A bit disappointing at first, since most of the stories don't take place in the Metro at all. I spent a lot of time in the Metro
a few years ago and was interested in a Parisian's experience of it. The editor cheats a bit by noting the stations nearest to the places in the stories but makes up for it by providing notes on the stations and how to to get about in the system - map included. Balzac, Nerval, Julien Green, Simenon, Colette, Jacques Réda, de Maupassant, Marie Desplechin, and many others. Mostly morose but some funny.

Liam
19-Aug-2011, 01:17
Menna Elfyn, Perfect Blemish: ***00+

I absolutely loved her personal poems about her childhood and family, but the collection is spoiled by her passionate involvement in international affairs: she writes about the violence in Sri Lanka, Israel in Gaza, American invasion of Iraq, blah blah blah. Her political poetry is neither probing nor incisive nor stimulating: just sappy hogwash boiling down to, Why can't we all be good to each other? No shit, you're asking me?

I also found her pronounced anti-Americanism crude and distasteful, not because I'm a patriot (although I am) but because it is so superficial and badly handled. If anything, I think it spoils her poetry; at best, it adds nothing to it.

Her dismissal of the entire American Midwest as a great desert (I suppose she means "cultural") is actually rather degrading--to herself, as a poet.

But those poems in which she looks beyond international politics and everyday minutiae of the world we live in, are awesome.

I'll post some of them in the appropriate thread (http://www.worldliteratureforum.com/forum/showthread.php/43921-Menna-Elfyn).

JTolle
19-Aug-2011, 04:14
Her dismissal of the entire American Midwest as a great desert (I suppose she means "cultural") is actually rather degrading--to herself, as a poet.

Yeah, that's bothersome. I mean, I'm assuming that means she hasn't read (or appreciated) Eliot, Hart Crane, Morrison, Sherwood Anderson, James Wright, Kenneth Rexroth, and Theodore Roethke, among others. Or didn't she realize they were all from the Midwest?

sirena
19-Aug-2011, 10:44
Hard Times - Charles Dickens ****0

Liam
20-Aug-2011, 07:20
Sigitas Parulskis, The Towers Turn Red: ****0+

Insanely beautiful, surreal poetry. Four stars only because the poems don't quite follow one another well in the volume (I would have arranged them differently) and because of the general briefness of the collection (I was hoping for more. 64 pages in total, but most poems are between two and eight lines long, at best).

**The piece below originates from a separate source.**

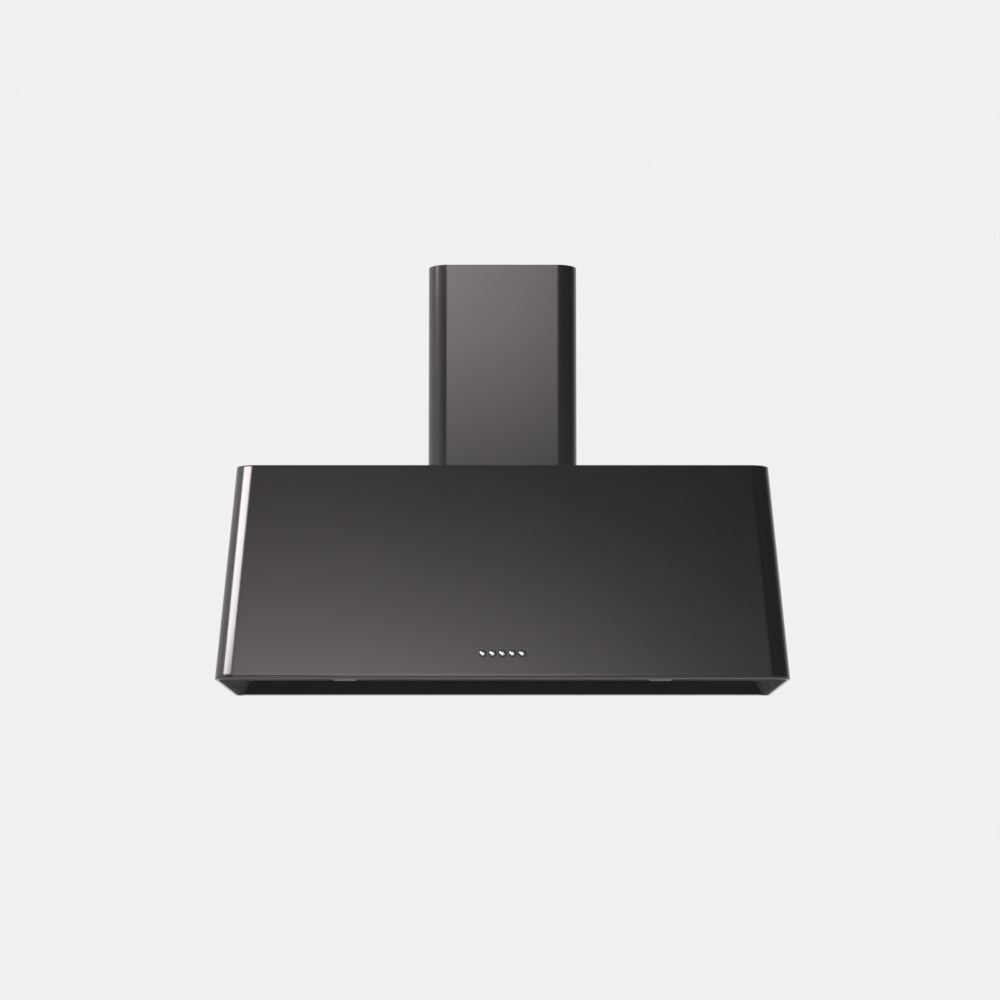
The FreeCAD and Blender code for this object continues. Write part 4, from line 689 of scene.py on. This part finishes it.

Will have to start a thread on this poet at some point.

Peeping Tom
20-Aug-2011, 18:52
Cloud Atlas by David Mitchell. This is a marvelous novel. One of the best I’ve read in the last couple of years. Love the narrative structure. *****

johnw1
21-Aug-2011, 12:42
Samarkand - Amin Maalouf ***00

I didn't enjoy this as much as Leo the African and I found the structure a bit disjointed with half set in the Middle Ages and half in the early 20th Century (although I understood the parallels he was trying to draw) and it also seemed to lack any kind of suspense. So, I only became immersed in it in patches. I did enjoy finding out something about Omar Khayyam whose story is well worth telling.

Shadows of the Pomegranate Tree - Tariq Ali ***00+

This was very enjoyable story about a Muslim family in Granada and how their community was destroyed by the barbarism of the Spanish - particularly led by Cortes who later leads the extermination of the the Aztec civilisation of course. This novel shows how much more tolerant and civilized Muslim Granada was than their Christian neighbours and conquerors. However I think he does labour the point somewhat and seems to present a somewhat idealised image.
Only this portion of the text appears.